To me, this was one of Burke’s lesser works. It sometimes seems that talented writers lose control of their creativity and produce something that is just strange. In this sense, it resembled Walter Mosley’s Blue Light.
I have read everything Burke has written.
His descriptive writing is as good as anyone I an think of, but recently his plots seem to have congealed around men that a woman describes as “the best man I have ever met” despite their unraveling into random violence.
The instant obsessive (and creepy) relationships, which in others are described as abusive infiltrate the heroes’ every fibre and wonderment at the beauty of perhaps the landscape and perhaps existence live alongside vicious beatings handed out for a wrong look or word.
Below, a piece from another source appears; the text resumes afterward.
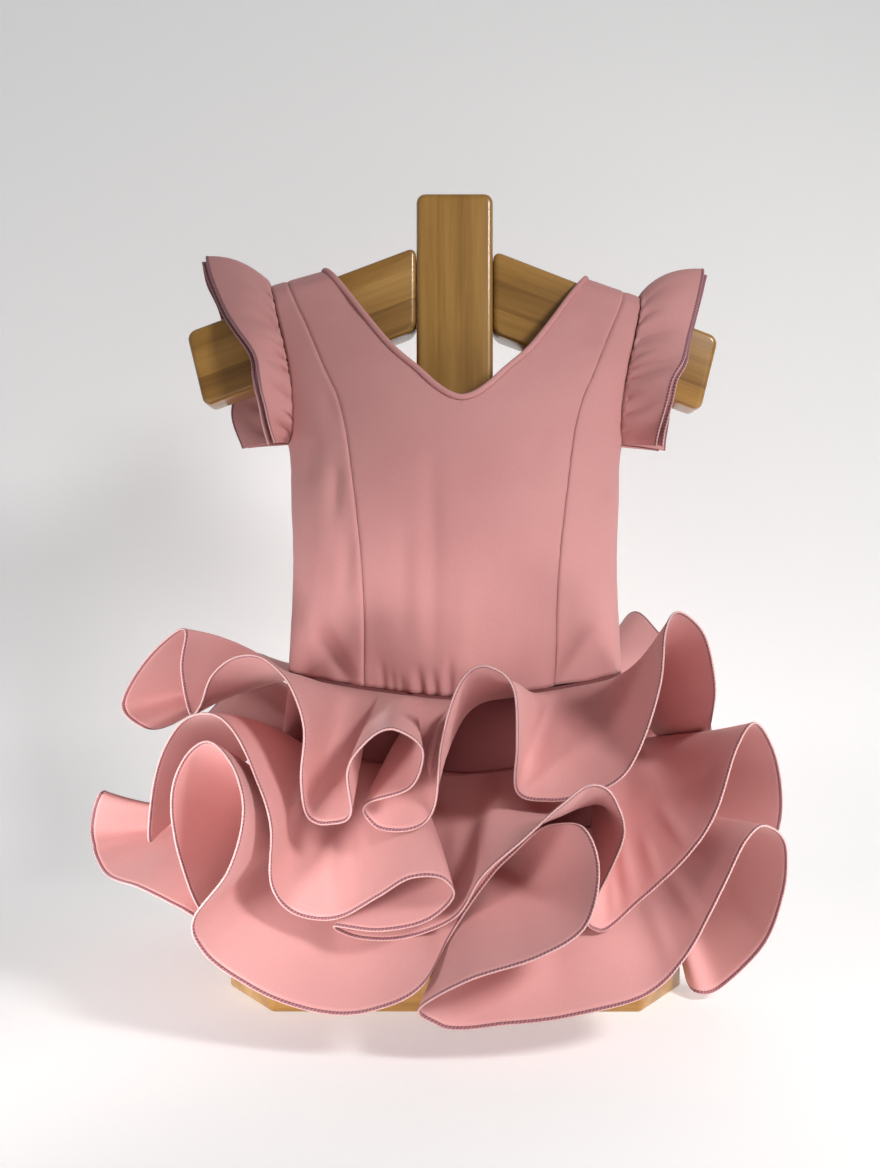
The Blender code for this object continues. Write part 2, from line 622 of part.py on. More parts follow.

Now after several other books that seem to have honed in on the same arc comes a book that completely flies straight off the rails. The ending, complete with dead people handing out weapons and creatures that threaten and disappear, falls flat when the love of the heroes’ life leaves without a word and his fixation leaves with her and simply walks away.
A frustrating work indeed.
Pp 44 and 229: why is there a line at the bottom of these pages? (this inquiring mind wants to know)
The lines simply designate a space break that occurs at the end of a page. In the middle of a page, it would just appear as an extra space, but because you might not be able to tell at the end of a page, they put in a line to make the break clear.